■ **The input**:
━━━━━━━━━━━━━━━━━━━━━━━━━━━━━━

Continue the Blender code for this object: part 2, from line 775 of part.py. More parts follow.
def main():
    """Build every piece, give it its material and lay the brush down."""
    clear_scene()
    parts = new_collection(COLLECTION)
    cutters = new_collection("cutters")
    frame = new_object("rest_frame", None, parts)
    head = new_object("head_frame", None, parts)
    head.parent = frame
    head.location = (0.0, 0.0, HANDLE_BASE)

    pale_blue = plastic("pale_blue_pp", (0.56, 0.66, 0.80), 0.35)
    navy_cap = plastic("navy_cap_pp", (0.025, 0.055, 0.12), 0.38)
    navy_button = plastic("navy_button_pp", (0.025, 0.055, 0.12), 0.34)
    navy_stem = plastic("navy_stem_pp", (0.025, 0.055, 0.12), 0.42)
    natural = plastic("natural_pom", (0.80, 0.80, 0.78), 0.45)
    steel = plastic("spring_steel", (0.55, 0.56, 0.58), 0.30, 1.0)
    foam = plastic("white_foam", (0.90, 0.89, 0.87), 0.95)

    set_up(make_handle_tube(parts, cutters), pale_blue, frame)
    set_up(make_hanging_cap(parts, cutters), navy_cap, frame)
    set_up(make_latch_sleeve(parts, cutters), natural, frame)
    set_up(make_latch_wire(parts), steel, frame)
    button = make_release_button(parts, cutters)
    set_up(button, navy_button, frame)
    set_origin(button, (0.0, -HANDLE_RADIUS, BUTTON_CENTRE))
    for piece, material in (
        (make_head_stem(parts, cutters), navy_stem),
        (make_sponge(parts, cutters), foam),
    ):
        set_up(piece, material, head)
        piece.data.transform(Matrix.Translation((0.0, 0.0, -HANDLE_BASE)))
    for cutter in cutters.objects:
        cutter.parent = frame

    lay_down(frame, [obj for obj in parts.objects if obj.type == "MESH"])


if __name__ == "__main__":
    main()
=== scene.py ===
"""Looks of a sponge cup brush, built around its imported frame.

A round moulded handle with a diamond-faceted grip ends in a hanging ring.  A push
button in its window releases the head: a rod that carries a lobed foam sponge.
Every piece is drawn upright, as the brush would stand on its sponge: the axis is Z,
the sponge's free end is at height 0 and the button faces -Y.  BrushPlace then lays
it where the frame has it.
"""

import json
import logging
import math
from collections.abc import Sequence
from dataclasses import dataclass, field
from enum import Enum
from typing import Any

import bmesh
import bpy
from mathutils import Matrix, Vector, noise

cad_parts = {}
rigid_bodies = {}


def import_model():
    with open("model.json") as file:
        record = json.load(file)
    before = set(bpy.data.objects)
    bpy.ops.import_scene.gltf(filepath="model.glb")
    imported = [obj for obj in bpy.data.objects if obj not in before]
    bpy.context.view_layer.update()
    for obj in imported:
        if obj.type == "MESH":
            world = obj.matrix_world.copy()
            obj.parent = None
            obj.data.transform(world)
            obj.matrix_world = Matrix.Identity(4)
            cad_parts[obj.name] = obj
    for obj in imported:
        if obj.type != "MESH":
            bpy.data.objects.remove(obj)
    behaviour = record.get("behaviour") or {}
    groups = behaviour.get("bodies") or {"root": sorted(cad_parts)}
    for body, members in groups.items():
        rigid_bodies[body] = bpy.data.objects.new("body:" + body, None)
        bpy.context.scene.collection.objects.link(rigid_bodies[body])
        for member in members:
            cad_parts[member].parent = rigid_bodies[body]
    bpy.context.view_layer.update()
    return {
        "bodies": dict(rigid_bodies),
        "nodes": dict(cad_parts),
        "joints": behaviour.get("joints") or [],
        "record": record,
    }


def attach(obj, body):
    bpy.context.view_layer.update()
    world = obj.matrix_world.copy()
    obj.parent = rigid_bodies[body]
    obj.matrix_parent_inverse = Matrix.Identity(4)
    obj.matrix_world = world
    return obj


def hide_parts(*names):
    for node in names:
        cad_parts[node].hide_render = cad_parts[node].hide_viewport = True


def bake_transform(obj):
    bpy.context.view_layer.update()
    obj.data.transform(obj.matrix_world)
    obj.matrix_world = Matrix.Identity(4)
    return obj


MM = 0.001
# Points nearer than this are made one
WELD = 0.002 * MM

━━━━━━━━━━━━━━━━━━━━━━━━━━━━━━

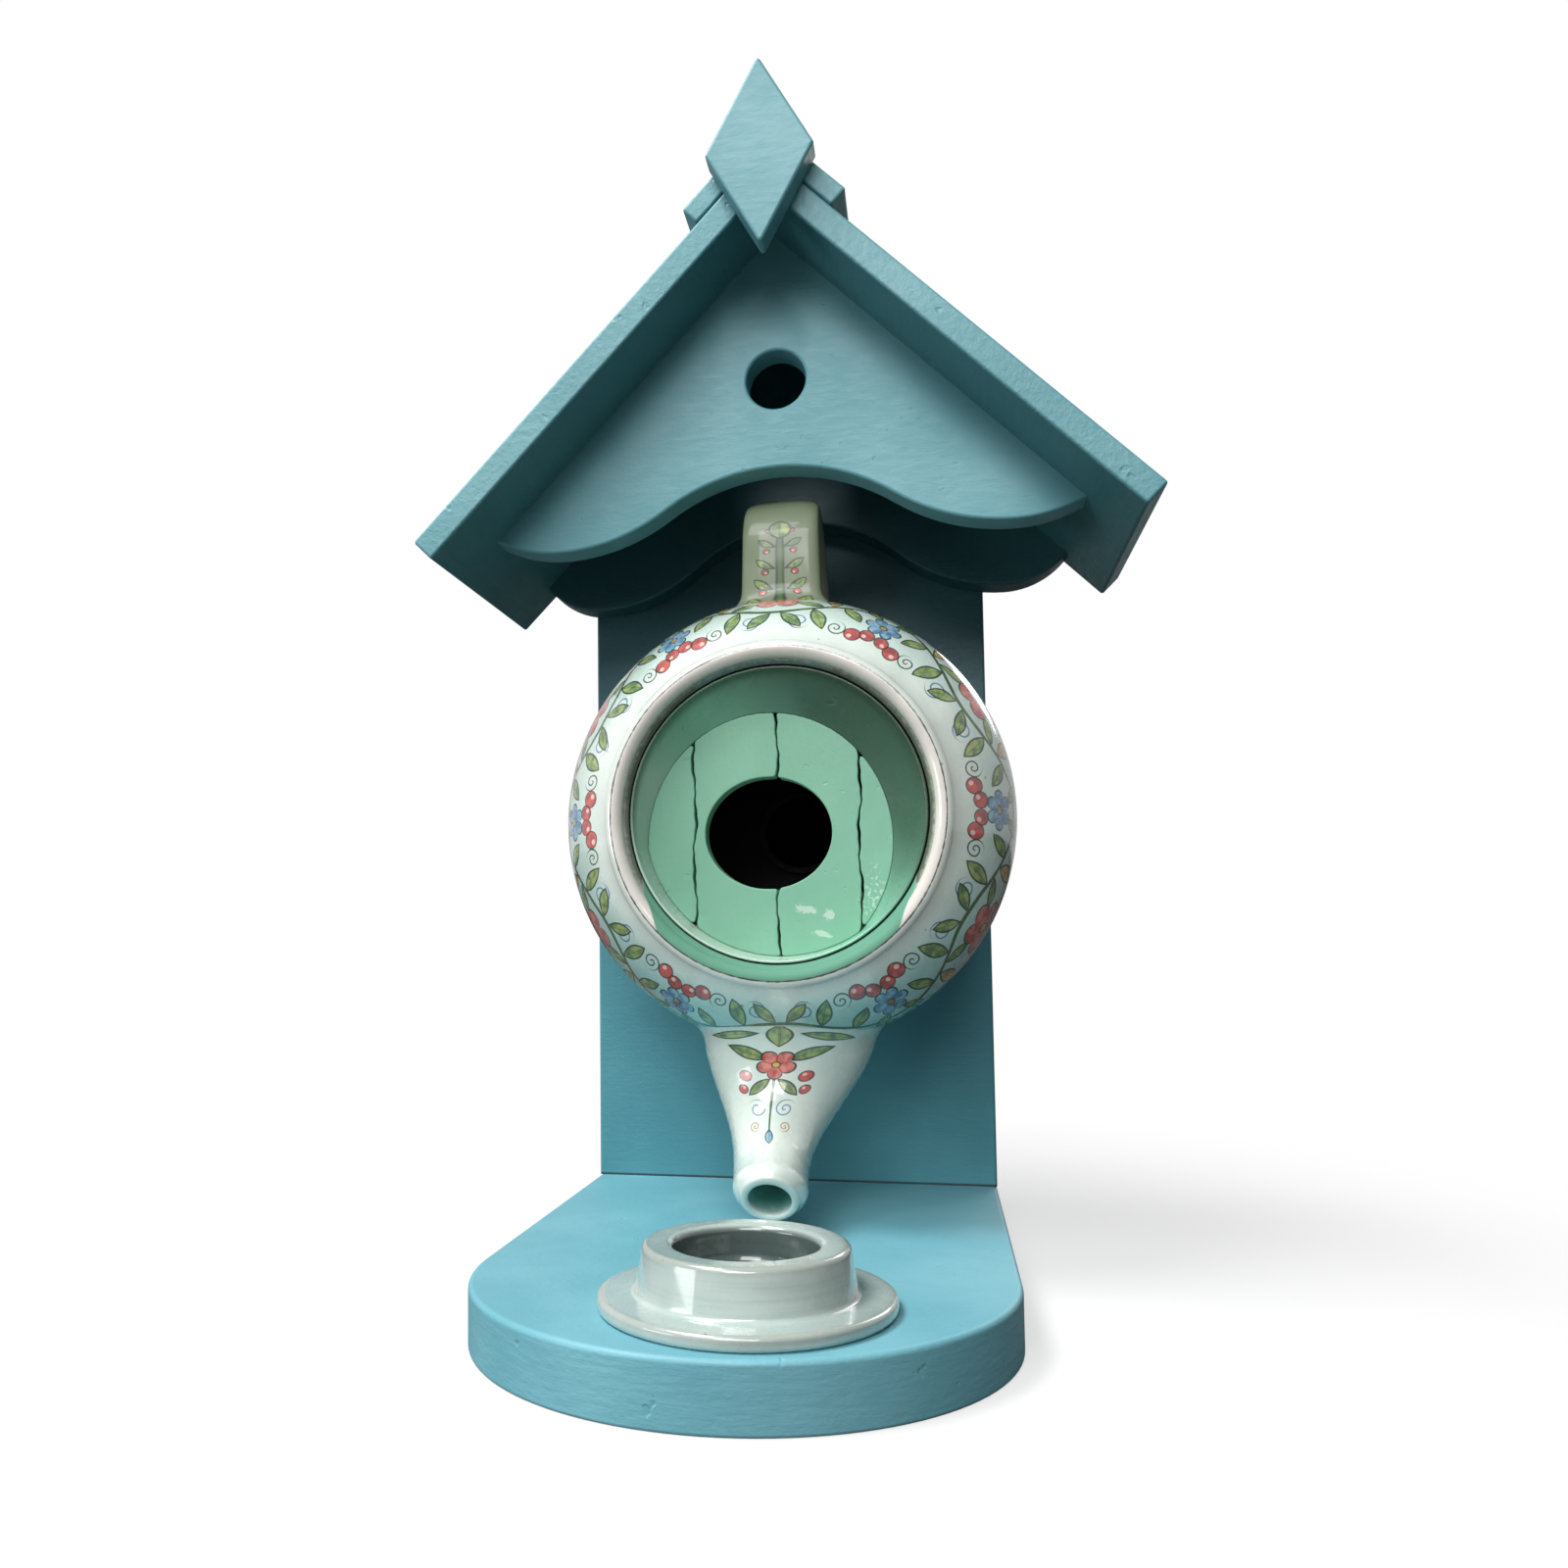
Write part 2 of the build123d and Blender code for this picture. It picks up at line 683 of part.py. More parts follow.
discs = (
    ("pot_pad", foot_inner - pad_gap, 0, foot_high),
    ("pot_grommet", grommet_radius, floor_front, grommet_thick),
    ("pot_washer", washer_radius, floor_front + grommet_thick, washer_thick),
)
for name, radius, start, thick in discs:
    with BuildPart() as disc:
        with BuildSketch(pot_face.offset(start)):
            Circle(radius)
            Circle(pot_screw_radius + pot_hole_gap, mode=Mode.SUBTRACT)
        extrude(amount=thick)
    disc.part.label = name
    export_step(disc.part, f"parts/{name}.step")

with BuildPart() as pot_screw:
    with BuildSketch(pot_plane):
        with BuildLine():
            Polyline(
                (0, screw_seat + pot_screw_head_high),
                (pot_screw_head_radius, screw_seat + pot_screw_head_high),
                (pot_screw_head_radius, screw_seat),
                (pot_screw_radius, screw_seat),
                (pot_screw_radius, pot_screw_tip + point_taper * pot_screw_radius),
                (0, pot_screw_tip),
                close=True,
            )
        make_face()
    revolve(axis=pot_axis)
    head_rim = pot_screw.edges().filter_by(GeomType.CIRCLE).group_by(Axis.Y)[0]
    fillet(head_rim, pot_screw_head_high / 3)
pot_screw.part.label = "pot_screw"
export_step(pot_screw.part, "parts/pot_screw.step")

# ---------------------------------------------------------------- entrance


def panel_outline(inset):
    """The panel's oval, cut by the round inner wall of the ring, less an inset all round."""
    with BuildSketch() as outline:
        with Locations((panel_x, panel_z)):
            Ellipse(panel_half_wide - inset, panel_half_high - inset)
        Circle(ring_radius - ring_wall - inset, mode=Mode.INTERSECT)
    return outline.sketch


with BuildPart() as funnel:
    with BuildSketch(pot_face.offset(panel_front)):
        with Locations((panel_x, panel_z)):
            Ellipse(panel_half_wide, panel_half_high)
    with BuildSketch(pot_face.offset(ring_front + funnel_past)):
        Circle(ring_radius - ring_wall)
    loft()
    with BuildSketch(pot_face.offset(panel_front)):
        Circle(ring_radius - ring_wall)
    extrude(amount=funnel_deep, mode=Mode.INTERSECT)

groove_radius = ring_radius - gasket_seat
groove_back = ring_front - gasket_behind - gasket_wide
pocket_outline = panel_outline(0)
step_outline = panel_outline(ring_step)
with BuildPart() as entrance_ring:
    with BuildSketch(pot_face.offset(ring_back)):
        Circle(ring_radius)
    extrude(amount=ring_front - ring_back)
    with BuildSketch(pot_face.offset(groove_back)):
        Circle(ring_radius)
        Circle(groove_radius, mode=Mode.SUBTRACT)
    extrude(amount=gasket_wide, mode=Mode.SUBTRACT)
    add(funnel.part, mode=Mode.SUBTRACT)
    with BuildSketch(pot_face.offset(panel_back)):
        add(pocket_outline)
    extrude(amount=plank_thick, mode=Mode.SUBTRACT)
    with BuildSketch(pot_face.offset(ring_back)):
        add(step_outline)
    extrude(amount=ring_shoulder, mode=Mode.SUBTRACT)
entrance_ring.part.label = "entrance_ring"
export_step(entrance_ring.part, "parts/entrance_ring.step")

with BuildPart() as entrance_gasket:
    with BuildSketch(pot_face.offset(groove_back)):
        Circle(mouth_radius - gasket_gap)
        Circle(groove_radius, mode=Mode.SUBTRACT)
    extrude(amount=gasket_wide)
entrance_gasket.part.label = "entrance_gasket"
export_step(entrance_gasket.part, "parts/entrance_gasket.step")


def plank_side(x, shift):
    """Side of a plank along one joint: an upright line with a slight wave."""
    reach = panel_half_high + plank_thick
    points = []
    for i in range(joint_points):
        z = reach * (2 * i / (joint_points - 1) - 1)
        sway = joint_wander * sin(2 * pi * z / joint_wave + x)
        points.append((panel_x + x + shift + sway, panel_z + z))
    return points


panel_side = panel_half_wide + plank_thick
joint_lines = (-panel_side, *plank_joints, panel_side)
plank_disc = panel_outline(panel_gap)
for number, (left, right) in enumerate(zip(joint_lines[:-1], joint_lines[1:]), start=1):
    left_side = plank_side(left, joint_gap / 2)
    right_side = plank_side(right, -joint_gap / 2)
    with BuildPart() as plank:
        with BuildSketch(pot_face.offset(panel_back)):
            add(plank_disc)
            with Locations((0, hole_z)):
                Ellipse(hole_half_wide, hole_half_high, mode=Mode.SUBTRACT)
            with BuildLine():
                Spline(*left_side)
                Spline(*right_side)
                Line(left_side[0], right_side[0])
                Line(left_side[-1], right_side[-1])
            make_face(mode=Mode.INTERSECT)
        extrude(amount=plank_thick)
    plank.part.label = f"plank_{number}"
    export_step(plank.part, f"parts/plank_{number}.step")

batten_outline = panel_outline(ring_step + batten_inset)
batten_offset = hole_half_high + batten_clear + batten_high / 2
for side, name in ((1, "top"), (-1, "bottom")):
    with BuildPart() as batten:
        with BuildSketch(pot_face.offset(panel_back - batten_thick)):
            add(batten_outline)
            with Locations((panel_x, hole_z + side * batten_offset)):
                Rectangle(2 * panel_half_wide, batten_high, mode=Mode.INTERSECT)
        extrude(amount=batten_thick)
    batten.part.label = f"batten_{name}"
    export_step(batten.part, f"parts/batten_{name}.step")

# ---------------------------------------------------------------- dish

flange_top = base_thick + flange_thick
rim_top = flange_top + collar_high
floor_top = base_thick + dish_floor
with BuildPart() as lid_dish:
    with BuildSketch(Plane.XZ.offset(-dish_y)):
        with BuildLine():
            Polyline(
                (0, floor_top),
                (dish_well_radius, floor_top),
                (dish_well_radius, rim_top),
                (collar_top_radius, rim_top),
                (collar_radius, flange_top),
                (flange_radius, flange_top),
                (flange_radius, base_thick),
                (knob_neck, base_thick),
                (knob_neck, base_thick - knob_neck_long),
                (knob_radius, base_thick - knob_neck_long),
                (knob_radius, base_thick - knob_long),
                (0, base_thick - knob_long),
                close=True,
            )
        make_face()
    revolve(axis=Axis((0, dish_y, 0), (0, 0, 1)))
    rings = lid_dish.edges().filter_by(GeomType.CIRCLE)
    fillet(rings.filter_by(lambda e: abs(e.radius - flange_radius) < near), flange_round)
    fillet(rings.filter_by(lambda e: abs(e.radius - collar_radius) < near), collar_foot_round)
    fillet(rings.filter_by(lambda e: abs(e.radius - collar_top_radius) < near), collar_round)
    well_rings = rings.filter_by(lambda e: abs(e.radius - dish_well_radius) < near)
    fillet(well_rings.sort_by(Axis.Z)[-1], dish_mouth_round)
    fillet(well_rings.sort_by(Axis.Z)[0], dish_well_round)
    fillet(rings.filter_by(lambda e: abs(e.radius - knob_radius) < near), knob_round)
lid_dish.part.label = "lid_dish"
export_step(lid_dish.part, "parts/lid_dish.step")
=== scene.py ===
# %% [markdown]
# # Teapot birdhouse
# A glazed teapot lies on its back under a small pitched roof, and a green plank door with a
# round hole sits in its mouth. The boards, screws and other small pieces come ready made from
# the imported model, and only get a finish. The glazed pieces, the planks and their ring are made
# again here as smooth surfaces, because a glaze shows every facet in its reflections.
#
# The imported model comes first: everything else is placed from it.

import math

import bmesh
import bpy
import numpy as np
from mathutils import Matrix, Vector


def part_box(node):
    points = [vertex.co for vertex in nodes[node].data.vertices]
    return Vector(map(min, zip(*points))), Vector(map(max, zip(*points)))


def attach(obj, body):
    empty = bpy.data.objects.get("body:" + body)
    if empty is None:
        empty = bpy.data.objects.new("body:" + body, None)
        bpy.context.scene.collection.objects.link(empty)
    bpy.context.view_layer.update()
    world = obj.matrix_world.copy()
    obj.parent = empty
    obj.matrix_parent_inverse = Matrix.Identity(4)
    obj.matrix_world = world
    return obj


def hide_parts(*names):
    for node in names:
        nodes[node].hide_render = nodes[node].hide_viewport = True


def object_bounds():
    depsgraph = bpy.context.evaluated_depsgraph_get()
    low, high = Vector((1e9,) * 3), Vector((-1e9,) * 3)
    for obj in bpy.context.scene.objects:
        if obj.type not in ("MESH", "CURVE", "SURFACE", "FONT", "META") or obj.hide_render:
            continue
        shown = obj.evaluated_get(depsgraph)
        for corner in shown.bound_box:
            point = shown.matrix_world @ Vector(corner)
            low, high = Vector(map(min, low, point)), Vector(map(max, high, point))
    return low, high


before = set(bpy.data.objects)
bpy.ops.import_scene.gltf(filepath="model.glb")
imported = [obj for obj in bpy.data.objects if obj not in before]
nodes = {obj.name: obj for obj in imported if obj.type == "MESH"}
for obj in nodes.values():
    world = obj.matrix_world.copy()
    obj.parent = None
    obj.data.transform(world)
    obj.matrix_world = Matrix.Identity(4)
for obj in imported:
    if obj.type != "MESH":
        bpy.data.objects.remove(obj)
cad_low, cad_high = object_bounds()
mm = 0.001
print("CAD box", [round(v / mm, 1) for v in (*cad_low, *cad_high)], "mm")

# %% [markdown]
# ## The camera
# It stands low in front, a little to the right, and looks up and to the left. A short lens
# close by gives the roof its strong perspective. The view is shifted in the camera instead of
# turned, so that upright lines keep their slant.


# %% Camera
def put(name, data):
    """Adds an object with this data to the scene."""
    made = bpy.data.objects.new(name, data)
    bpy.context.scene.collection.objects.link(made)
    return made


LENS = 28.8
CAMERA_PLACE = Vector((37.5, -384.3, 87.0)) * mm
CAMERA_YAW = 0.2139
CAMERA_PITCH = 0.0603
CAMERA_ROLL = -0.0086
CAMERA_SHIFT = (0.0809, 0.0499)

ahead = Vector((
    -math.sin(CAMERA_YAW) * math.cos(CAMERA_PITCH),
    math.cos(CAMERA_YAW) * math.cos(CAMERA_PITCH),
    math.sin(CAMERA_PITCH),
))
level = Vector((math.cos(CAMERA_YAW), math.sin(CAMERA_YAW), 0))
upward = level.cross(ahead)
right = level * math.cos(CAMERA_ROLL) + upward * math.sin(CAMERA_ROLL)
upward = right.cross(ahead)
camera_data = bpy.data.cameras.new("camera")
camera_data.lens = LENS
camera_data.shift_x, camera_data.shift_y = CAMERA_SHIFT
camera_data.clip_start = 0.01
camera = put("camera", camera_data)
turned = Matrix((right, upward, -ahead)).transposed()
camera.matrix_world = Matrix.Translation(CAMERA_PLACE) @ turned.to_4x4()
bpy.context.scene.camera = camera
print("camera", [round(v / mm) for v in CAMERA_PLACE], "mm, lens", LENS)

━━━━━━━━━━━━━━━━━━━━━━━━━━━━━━

■ **Task**:
Take the line that contains "fillet(well_rings.sort_by(Axis.Z)[0], dish_well_round)", the line that contains "if empty is", and all lines between, and give them again exactly; include no other line.

■ **Solution to the exercise**:
    fillet(well_rings.sort_by(Axis.Z)[0], dish_well_round)
    fillet(rings.filter_by(lambda e: abs(e.radius - knob_radius) < near), knob_round)
lid_dish.part.label = "lid_dish"
export_step(lid_dish.part, "parts/lid_dish.step")
=== scene.py ===
# %% [markdown]
# # Teapot birdhouse
# A glazed teapot lies on its back under a small pitched roof, and a green plank door with a
# round hole sits in its mouth. The boards, screws and other small pieces come ready made from
# the imported model, and only get a finish. The glazed pieces, the planks and their ring are made
# again here as smooth surfaces, because a glaze shows every facet in its reflections.
#
# The imported model comes first: everything else is placed from it.

import math

import bmesh
import bpy
import numpy as np
from mathutils import Matrix, Vector


def part_box(node):
    points = [vertex.co for vertex in nodes[node].data.vertices]
    return Vector(map(min, zip(*points))), Vector(map(max, zip(*points)))


def attach(obj, body):
    empty = bpy.data.objects.get("body:" + body)
    if empty is None:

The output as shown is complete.